• [Your goal]
Gather each line containing the string "this" from these entries.
------------
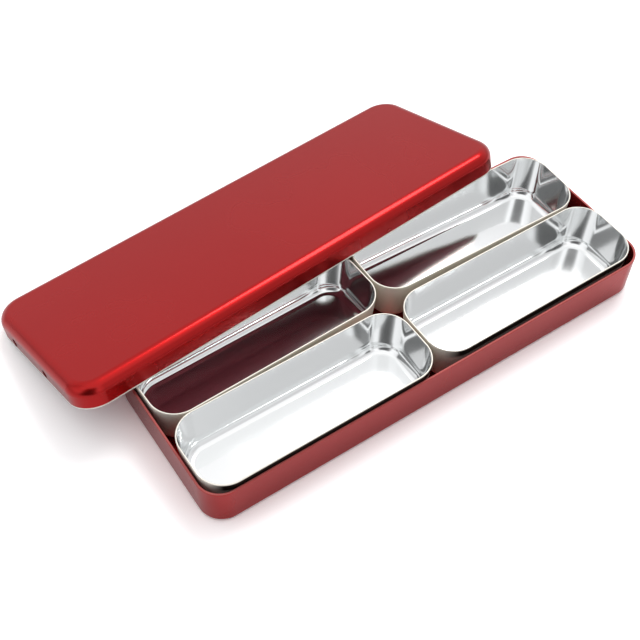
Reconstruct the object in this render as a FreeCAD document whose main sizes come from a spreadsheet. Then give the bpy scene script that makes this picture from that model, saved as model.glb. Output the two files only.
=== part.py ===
import FreeCAD, Part
import Sketcher
import math
import os

# Endodontic file box: a drawn aluminium tray that holds four loose compartment inserts,
# and a shallow telescoping lid. The lid is off: it leans over the back of the tray, its
# rear edge on the table and its front corner on the rims of the back inserts.
# Row frame: origin at the middle of the tray's underside, X along the tray, Z up.

os.makedirs("parts", exist_ok=True)
doc = FreeCAD.newDocument("endodontic_file_box")

# Driving dimensions, in millimetres
DIMENSIONS = [
    ("tray_length", 180.0, "outside length of the tray"),
    ("tray_width", 65.0, "outside width of the tray"),
    ("tray_height", 16.8, "table to tray rim"),
    ("tray_corner", 8.6, "outside corner radius of the tray"),
    ("tray_foot_radius", 2.0, "outside radius where the tray wall meets its floor"),
    ("box_sheet", 0.8, "sheet thickness of tray and lid"),
    ("lid_play", 0.55, "gap between the closed lid's skirt and the tray wall, all round"),
    ("lid_height", 8.8, "skirt edge to the lid's top"),
    ("lid_edge_radius", 4.0, "outside radius where the lid's top meets its skirt"),
    ("vent_diameter", 3.0, "steam vents through the lid's ends"),
    ("vent_height", 2.4, "vent centre above the skirt edge"),
    ("vent_spacing", 23.8, "distance between the two vents of an end"),
    ("vent_offset", 5.0, "middle of the vent pair, off the lid's centre line"),
    ("insert_rise", 2.3, "insert rims above the tray rim"),
    ("insert_corner_ease", 2.2, "insert's rim corner radius, over the tray's inside corner"),
    ("insert_sheet", 0.5, "sheet thickness of an insert"),
    ("insert_draft", 1.2, "how far each insert wall leans in from rim to floor"),
    ("insert_floor_radius", 4.0, "outside radius where an insert's wall meets its floor"),
    ("insert_end_gap", 0.65, "insert to the tray's end wall"),
    ("insert_middle_gap", 0.9, "between the left and the right inserts"),
    ("insert_side_play", 3.6, "all the room across the tray that a pair of inserts leaves"),
    ("insert_wall_gap", 0.3, "insert to the tray's long wall"),
    ("front_left_wall_gap", 0.15, "the same for the front left insert, slid to the wall"),
    ("front_right_wall_gap", 1.1, "the same for the front right insert"),
    ("back_left_wall_gap", 1.25, "the same for the insert that lies furthest askew"),
    ("back_left_skew", 2.64, "how much further back its right end lies than its left"),
    ("back_right_skew", -1.7, "the same for the back right insert"),
    ("rim_break", 0.15, "chamfer on the trimmed rims of tray and lid"),
    ("lid_overlap", 14.65, "how far the lid, laid flat, would reach in over the tray"),
    ("lid_shift", -22.5, "middle of the lid's rear edge, along the tray"),
    ("lid_turn", 4.8, "degrees that the lid lies turned, seen from above"),
    ("lid_table_gap", 0.2, "lid's rear edge above the table"),
    ("lid_rest_gap", 0.15, "lid's skirt above the insert rims"),
]
sheet = doc.addObject("Spreadsheet::Sheet", "Sizes")
for row, (alias, value, meaning) in enumerate(DIMENSIONS, start=1):
    sheet.set(f"A{row}", meaning)
    sheet.set(f"B{row}", str(value))
    sheet.setAlias(f"B{row}", alias)
doc.recompute()


def size(alias):
    return float(sheet.get(alias))


# Sizes that follow from the driving ones, for the sketches and features
TRAY_INSIDE_LENGTH = "(Sizes.tray_length - 2 * Sizes.box_sheet)"
TRAY_INSIDE_WIDTH = "(Sizes.tray_width - 2 * Sizes.box_sheet)"
LID_GROWTH = "2 * (Sizes.box_sheet + Sizes.lid_play)"
INSERT_LENGTH = f"(({TRAY_INSIDE_LENGTH} - 2 * Sizes.insert_end_gap - Sizes.insert_middle_gap) / 2)"
INSERT_WIDTH = f"(({TRAY_INSIDE_WIDTH} - Sizes.insert_side_play) / 2)"
INSERT_HEIGHT = "(Sizes.tray_height - Sizes.box_sheet + Sizes.insert_rise)"
INSERT_CORNER = "(Sizes.tray_corner - Sizes.box_sheet + Sizes.insert_corner_ease)"

# The same sizes as numbers, for the places of the pieces
tray_inside_width = size("tray_width") - 2 * size("box_sheet")
tray_inside_length = size("tray_length") - 2 * size("box_sheet")
lid_growth = 2 * (size("box_sheet") + size("lid_play"))
lid_length = size("tray_length") + lid_growth
lid_width = size("tray_width") + lid_growth
insert_length = (tray_inside_length - 2 * size("insert_end_gap") - size("insert_middle_gap")) / 2
insert_width = (tray_inside_width - size("insert_side_play")) / 2
insert_height = size("tray_height") - size("box_sheet") + size("insert_rise")
insert_corner = size("tray_corner") - size("box_sheet") + size("insert_corner_ease")
insert_rim = size("box_sheet") + insert_height

# How a sketch's constraints number the points of a line or arc, and the sketch's own axes
POINT = {"start": 1, "end": 2, "centre": 3}
AXIS = {"x": -1, "y": -2}

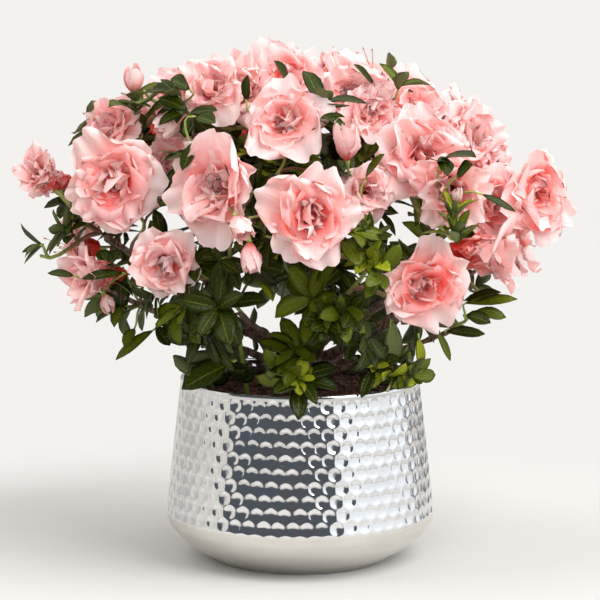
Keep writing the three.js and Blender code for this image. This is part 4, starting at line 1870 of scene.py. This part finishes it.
@dataclass
class PottingMix:
    """The mix in the planter, crumbly on top, with loose chips of bark."""

    columns: int = 160
    rings: int = 44
    crumb: float = 0.0014
    dome: float = 0.0016
    fill: float = 0.889
    chips: int = 420
    chip_sizes: tuple = ((0.0012, 0.0034), (0.0008, 0.0020), (0.0003, 0.0008))

    def stations(self, radius: float, top: float) -> list:
        """Draws the plug's section, inside the planter from its floor to the mix's top.

        Args:
            radius: The mix's widest radius.
            top: The mix's height.

        Returns:
            Radius and height of each ring.
        """
        under = [(0.30, 0.006), (0.58, 0.0075), (0.78, 0.016), (0.93, 0.026), (0.975, 0.037)]
        wall = [(r * radius, z) for r, z in under]
        edge = self.fill * radius
        rings = [(edge * (1 - n / self.rings), top) for n in range(self.rings)]
        return wall + [(edge, top - 0.003)] + rings

    def build(self) -> list:
        """Makes the plug and its chips.

        Returns:
            The pieces.
        """
        low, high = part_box("potting_mix")
        radius, top = float(high[0]), float(high[2]) - 0.0015
        plug = turned("mix_surface", self.stations(radius, top), self.columns)
        points = points_of(plug)
        for index in np.flatnonzero(points[:, 2] > top - 0.0005):
            place = Vector(points[index])
            lump = noise.noise(place * 160) + 0.6 * noise.noise(place * 420)
            away = math.hypot(place.x, place.y) / (self.fill * radius)
            points[index, 2] += self.crumb * lump + self.dome * (1 - away**2) - self.dome / 2 * away**6
        move_points(plug, points)
        outward_and_smooth(plug, 60)
        finish = Crumbs().material()
        plug.data.materials.append(finish)
        made = [declare(plug, ["potting_mix"])]
        chips = self.chip_sheaf(radius * 0.87, top).piece("bark_chips", finish)
        chips.data.shade_flat()
        made.append(declare(chips, []))
        return made

    def chip_sheaf(self, radius: float, top: float) -> Sheaf:
        """Scatters flat chips over the mix.

        Args:
            radius: How far from the middle they lie.
            top: The mix's height.

        Returns:
            The chips.
        """
        rng = seeded(11)
        block = np.array([[x, y, z] for z in (-1, 1) for y in (-1, 1) for x in (-1, 1)], dtype=float)
        flats = [[0, 2, 3, 1], [4, 5, 7, 6]]
        sides = [[0, 1, 5, 4], [2, 6, 7, 3], [0, 4, 6, 2], [1, 3, 7, 5]]
        places = cell_place(np.full((6, 4), 0.5), np.full((6, 4), 0.5), 0, 0)
        sheaf = Sheaf()
        for _ in range(self.chips):
            away, bearing = radius * math.sqrt(rng.random()), rng.uniform(0, 2 * math.pi)
            size = np.array([rng.uniform(*span) for span in self.chip_sizes])
            shape = block * size * rng.uniform(0.6, 1.25, (8, 3))
            turn = turned_to(unit(rng.normal(0, 0.35, 3) + UP), rng.uniform(0, 6))
            lift = top + self.dome * (1 - (away / radius) ** 2) + 0.0006
            centre = np.array([away * math.cos(bearing), away * math.sin(bearing), lift])
            sheaf.add(shape @ turn.T + centre, np.array(flats + sides), places)
        return sheaf


# ------------ Limbs


@dataclass
class Limbs:
    """The stem, the boughs and the green shoot, refined from copies of their CAD solids."""

    relief: float = 0.00055
    grain: float = 260.0

    def refined(self, name: str, nodes: list, levels: int) -> bpy.types.Object:
        """Copies CAD solids into one finer mesh.

        Args:
            name: The piece's name.
            nodes: The solids' nodes.
            levels: How often the mesh is divided.

        Returns:
            The object.
        """
        bpy.ops.object.select_all(action="DESELECT")
        for node in nodes:
            copy = bpy.data.objects.new(name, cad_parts[node].data.copy())
            copy.data.materials.clear()
            bpy.context.scene.collection.objects.link(copy)
            copy.select_set(True)
            bpy.context.view_layer.objects.active = copy
        if len(nodes) > 1:
            bpy.ops.object.join()
        piece = bpy.context.view_layer.objects.active
        piece.name = piece.data.name = name
        bpy.ops.object.mode_set(mode="EDIT")
        bpy.ops.mesh.select_all(action="SELECT")
        bpy.ops.mesh.remove_doubles(threshold=1e-5)
        bpy.ops.mesh.tris_convert_to_quads()
        bpy.ops.object.mode_set(mode="OBJECT")
        rounding = piece.modifiers.new("rounding", "SUBSURF")
        rounding.levels = rounding.render_levels = levels
        bpy.ops.object.modifier_apply(modifier=rounding.name)
        bpy.ops.object.shade_smooth()
        return piece

    def roughen(self, piece: bpy.types.Object, depth: float) -> None:
        """Raises bark relief on a mesh, along its normals.

        Args:
            piece: The limb.
            depth: The relief's height.
        """
        points = points_of(piece)
        normals = np.empty(len(points) * 3, dtype=np.float32)
        piece.data.vertex_normals.foreach_get("vector", normals)
        for index, normal in enumerate(normals.reshape(-1, 3)):
            x, y, z = points[index]
            place = Vector((x, y, z * 0.35)) * self.grain
            lump = noise.noise(place) + 0.5 * noise.noise(place * 2.7)
            points[index] += normal * (depth * lump + depth * 0.5)
        move_points(piece, points)

    def build(self) -> list:
        """Makes the limbs.

        Returns:
            The pieces.
        """
        bark = Bark().material()
        boughs = [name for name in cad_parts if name.startswith("bough_")]
        made = []
        for name, nodes, levels, depth in (
            ("stem_bark", ["main_stem"], 4, self.relief * 1.6),
            ("bough_bark", boughs, 3, self.relief),
        ):
            piece = self.refined(name, nodes, levels)
            self.roughen(piece, depth)
            piece.data.materials.append(bark)
            made.append(declare(piece, nodes))
        shoot = self.refined("green_shoot_skin", ["green_shoot"], 2)
        shoot.data.materials.append(GreenStem().material())
        made.append(declare(shoot, ["green_shoot"]))
        return made


@dataclass(frozen=True)
class GreenStem:
    """The smooth yellow-green skin of a young shoot."""

    low: tuple = (0.13, 0.20, 0.035)
    high: tuple = (0.30, 0.40, 0.08)

    def material(self) -> bpy.types.Material:
        """Makes the finish.

        Returns:
            The material.
        """
        material, graph = new_finish("green_stem")
        place = graph.object_place()
        height = graph.parts(place)[2]
        mottle = graph.noise(place, 300.0, 3.0)
        body = graph.blend(graph.ease(height, 0.12, 0.18), self.low, self.high)
        body = graph.blend(graph.ease(mottle, 0.5, 0.75) * 0.3, body, (0.18, 0.12, 0.04))
        normal = graph.bump(mottle, 0.0002)
        surface(graph, {"Base Color": body, "Roughness": 0.45, "Normal": normal})
        return material


# ------------ Studio


@dataclass
class Studio:
    """The pale floor, the soft light round it and the camera."""

    elevation: float = 8.5
    distance: float = 2.2
    lens: float = 187.2
    aim_height: float = 0.1839
    floor_radius: float = 0.62
    floor_edge: tuple = (0.26, 0.46)
    dark_start: tuple = (-72.0, -66.0)
    dark_end: tuple = (30.0, 34.0)
    dark_foot: tuple = (-0.11, -0.05)
    dark_head: tuple = (0.80, 0.90)
    figure_place: tuple = ((-16.0, -12.0), (-8.0, -4.0))
    dark_colour: tuple = (0.090, 0.104, 0.122)
    figure_colour: tuple = (0.135, 0.090, 0.108)
    floor_colour: tuple = (0.545, 0.538, 0.524)
    lamp_colour: tuple = (1.0, 0.985, 0.965)
    backdrop: tuple = (0.900, 0.885, 0.858)
    lamp_distance: float = 2.2
    key_heading: tuple = (48.0, 44.0)
    key_size: float = 2.2
    key_power: float = 58.0
    fill_heading: tuple = (-6.0, 16.0)
    fill_size: float = 1.2
    fill_power: float = 15.0
    side_heading: tuple = (-80.0, 48.0)
    side_size: float = 2.0
    side_power: float = 22.0

    def camera(self) -> None:
        """Sets up the camera, level and a little above the plant's middle."""
        data = bpy.data.cameras.new("camera")
        data.lens = self.lens
        data.clip_end = 20.0
        camera = bpy.data.objects.new("camera", data)
        bpy.context.scene.collection.objects.link(camera)
        back = Vector(heading(0, self.elevation))
        camera.location = Vector((0, 0, self.aim_height)) + back * self.distance
        camera.rotation_euler = (math.radians(90 - self.elevation), 0, 0)
        bpy.context.scene.camera = camera

    def floor(self) -> None:
        """Lays a pale round floor that melts into the background."""
        bpy.ops.object.select_all(action="DESELECT")
        bpy.ops.mesh.primitive_circle_add(vertices=96, radius=self.floor_radius, fill_type="NGON")
        floor = bpy.context.object
        floor.name = "floor"
        material, graph = new_finish("floor")
        x, y, _ = graph.parts(graph.object_place())
        away = graph.add("ShaderNodeMath", {"operation": "SQRT"}, {0: x * x + y * y})
        board = graph.add("ShaderNodeBsdfDiffuse", {}, {"Color": (*self.floor_colour, 1.0)})
        clear = graph.add("ShaderNodeBsdfTransparent", {}, {})
        fade = graph.ease(away, *self.floor_edge)
        mixed = graph.add("ShaderNodeMixShader", {}, {0: fade, 1: board, 2: clear})
        graph.add("ShaderNodeOutputMaterial", {}, {"Surface": mixed})
        floor.data.materials.append(material)

    def light(self) -> None:
        """Makes the surroundings: soft boxes left and right, a dark side behind the camera."""
        world = bpy.data.worlds.new("studio")
        world.use_nodes = True
        graph = Graph(world.node_tree)
        x, y, z = graph.parts(graph.add("ShaderNodeTexCoord", {}, {}, "Generated"))
        around = graph.add("ShaderNodeMath", {"operation": "ARCTAN2"}, {0: x, 1: y * -1.0})
        degrees = around * (180 / math.pi)
        dark = graph.window(degrees, self.dark_start, self.dark_end)
        dark = dark * graph.window(z, self.dark_foot, self.dark_head)
        right = graph.window(degrees, (30, 36), (112, 124))
        left = graph.window(degrees, (-150, -136), (-74, -68))
        rise = graph.ease(z, -0.05, 0.3)
        sky = graph.blend(right, (0.80, 0.78, 0.74), (1.02, 1.06, 1.09))
        sky = graph.blend(right * rise, sky, (1.24, 1.30, 1.35))
        folds = graph.add("ShaderNodeMath", {"operation": "SINE"}, {0: degrees * 0.40 + z * 9.0})
        wall = graph.blend(graph.ease(degrees, -128, -78), (0.56, 0.545, 0.52), (0.90, 0.87, 0.80))
        wall = graph.blend(graph.ease(folds, -1, 1) * 0.30, wall, (0.46, 0.46, 0.46))
        sky = graph.blend(left, sky, wall)
        behind = graph.ease(degrees, 146, 156) + (1 - graph.ease(degrees, -166, -156))
        sky = graph.blend(behind * (1 - graph.ease(z, 0.35, 0.6)) * 0.75, sky, (0.30, 0.31, 0.33))
        sky = graph.blend(graph.ease(z, 0.75, 0.95), sky, (1.55, 1.53, 1.50))
        slit = graph.window(degrees, (114, 118), (124, 130)) * 0.75
        edge = graph.window(degrees, (134, 138), (150, 156)) * 0.85
        sky = graph.blend((slit + edge) * (1 - graph.ease(z, 0.5, 0.7)), sky, (0.12, 0.135, 0.16))
        sky = graph.blend(graph.ease(z, -0.20, -0.08), (0.74, 0.72, 0.67), sky)
        figure = graph.window(degrees, *self.figure_place) * 0.7
        shade = graph.blend(figure, self.dark_colour, self.figure_colour)
        sky = graph.blend(dark, sky, shade)
        seen = graph.add("ShaderNodeLightPath", {}, {}, "Is Camera Ray")
        shown = graph.blend(seen, sky, self.backdrop)
        lamp = graph.add("ShaderNodeBackground", {}, {"Color": shown, "Strength": 1.0})
        graph.add("ShaderNodeOutputWorld", {}, {"Surface": lamp})
        bpy.context.scene.world = world

    def lamp(self, name: str, aim: tuple, size: float, power: float, glossy: bool) -> None:
        """Hangs a broad soft lamp.

        Args:
            name: The lamp's name.
            aim: The azimuth and elevation it shines from.
            size: How wide it is.
            power: Its power in watts.
            glossy: Whether it shows as a highlight.
        """
        data = bpy.data.lights.new(name, "AREA")
        data.shape = "DISK"
        data.size = size
        data.energy = power
        data.color = self.lamp_colour
        lamp = bpy.data.objects.new(name, data)
        bpy.context.scene.collection.objects.link(lamp)
        away = Vector(heading(*aim))
        lamp.location = Vector((0, 0, self.aim_height)) + away * self.lamp_distance
        lamp.rotation_mode = "QUATERNION"
        lamp.rotation_quaternion = away.to_track_quat("Z", "Y")
        lamp.visible_glossy = glossy

    def build(self) -> None:
        """Sets up the studio."""
        self.camera()
        self.floor()
        self.light()
        self.lamp("key", self.key_heading, self.key_size, self.key_power, True)
        self.lamp("fill", self.fill_heading, self.fill_size, self.fill_power, False)
        self.lamp("side", self.side_heading, self.side_size, self.side_power, False)
        bpy.context.scene.view_settings.view_transform = "Standard"
        log.info("studio: camera, floor and soft light")


def main() -> None:
    """Builds the studio, the planter, the limbs and the crown."""
    logging.basicConfig(level=logging.INFO, format="%(message)s")
    Studio().build()
    for part in (Planter(), PottingMix(), Limbs()):
        part.build()
    crown = Crown()
    crown.read()
    crown.limbs()
    crown.set_blooms()
    crown.set_leaves()
    crown.flower_shoots()
    crown.leafy_shoots()
    crown.prune()
    log.info("%d blooms, %d leaves", len(crown.blooms), len(crown.leaves))
    crown.pieces()


if __name__ == "__main__":
    main()
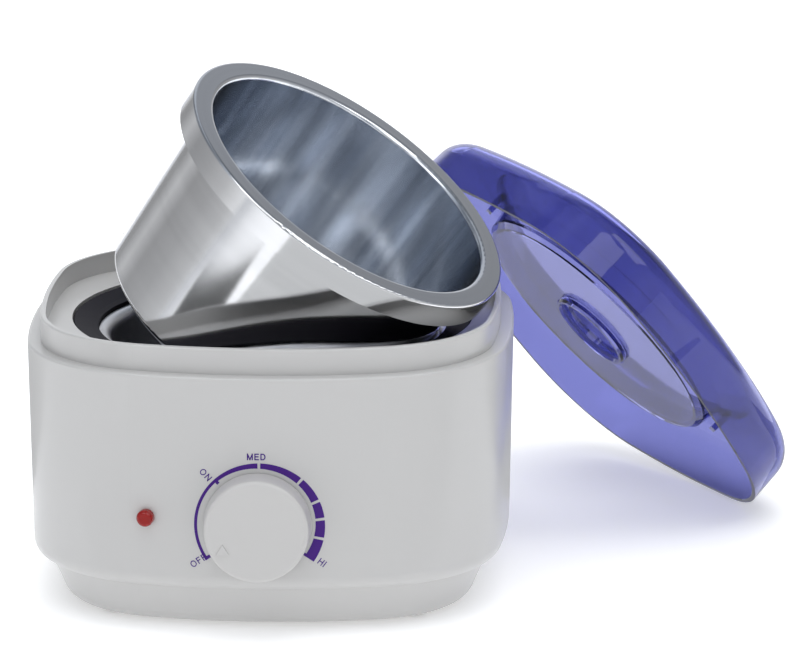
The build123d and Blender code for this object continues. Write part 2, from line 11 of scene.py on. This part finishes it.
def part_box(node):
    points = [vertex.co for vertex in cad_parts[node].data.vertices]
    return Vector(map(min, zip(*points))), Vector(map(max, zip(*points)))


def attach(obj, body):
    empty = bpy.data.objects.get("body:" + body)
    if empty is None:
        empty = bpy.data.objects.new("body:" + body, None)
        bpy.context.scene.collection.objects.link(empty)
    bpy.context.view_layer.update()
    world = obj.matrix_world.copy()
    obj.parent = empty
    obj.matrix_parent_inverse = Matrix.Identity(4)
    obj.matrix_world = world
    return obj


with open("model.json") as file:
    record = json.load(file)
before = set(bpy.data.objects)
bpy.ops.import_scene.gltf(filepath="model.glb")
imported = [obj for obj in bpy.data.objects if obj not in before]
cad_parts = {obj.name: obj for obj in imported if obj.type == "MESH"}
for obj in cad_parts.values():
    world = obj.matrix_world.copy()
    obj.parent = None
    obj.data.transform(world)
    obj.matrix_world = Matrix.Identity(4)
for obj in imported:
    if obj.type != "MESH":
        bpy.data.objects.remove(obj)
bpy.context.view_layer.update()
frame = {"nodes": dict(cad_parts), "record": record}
scene = bpy.context.scene
MM = 0.001

# ---- camera: angles in degrees, lens and sensor in millimetres ----
CAMERA_AZIMUTH = 2.6
CAMERA_ELEVATION = 14.44
CAMERA_DISTANCE = 2.1938
CAMERA_TARGET = Vector((48.9, 0, 97.9)) * MM
CAMERA_LENS = 257.34
CAMERA_SENSOR = 36
CAMERA_REACH = 50

# ---- stage: lengths in metres, light in watts ----
FLOOR_HALF = 9.0
FLOOR_GLOW = 0.33
SOFT_LIGHTS = (  # name, place, aim, size, power
    ("top_softbox", (0.1, -0.2, 1.9), (0, 0, 0), (2.4, 2.0), 31),
    ("front_softbox", (-0.3, -2.6, 0.9), (0, 0, 0.1), (3.2, 2.0), 12),
    ("right_softbox", (2.0, -1.2, 1.2), (0, 0, 0.1), (1.6, 1.6), 2),
    ("rear_softbox", (0.2, 2.3, 1.5), (0, 0, 0.1), (2.6, 1.6), 25),
)
WINDOWS = (("left", (-46, -12)), ("middle", (2, 32)), ("right", (44, 72)))
WINDOW_DISTANCE = 1.1
WINDOW_HEIGHTS = (0.7, 2.4)
WINDOW_TONE = 2.2
DARK_FLAG_TONE = 0.10
FRONT_TABLE_TONE = 0.72
REAR_TABLE_TONE = 0.55
TABLE_HEIGHT = 1.0 * MM
WALLS = (  # bearing in degrees, 0 in front and growing to the right, and the tone of the wall there
    (-180, 0.95), (-162, 0.95), (-152, 0.35), (-145, 0.35), (-130, 0.60), (-114, 0.38), (-94, 0.45),
    (-77, 0.60), (-62, 1.0), (-56, 0.95), (-36, 0.60), (0, 0.60), (60, 0.75), (120, 0.45), (150, 0.35),
    (170, 0.95), (180, 0.95))
SKY = ((0.0, (1, 1, 1)), (0.58, (1, 1, 1)), (0.72, (0.60, 0.63, 0.68)), (1.0, (0.40, 0.44, 0.50)))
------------
• [Exercise answer]
Reconstruct the object in this render as a FreeCAD document whose main sizes come from a spreadsheet. Then give the bpy scene script that makes this picture from that model, saved as model.glb. Output the two files only.
Keep writing the three.js and Blender code for this image. This is part 4, starting at line 1870 of scene.py. This part finishes it.
The build123d and Blender code for this object continues. Write part 2, from line 11 of scene.py on. This part finishes it.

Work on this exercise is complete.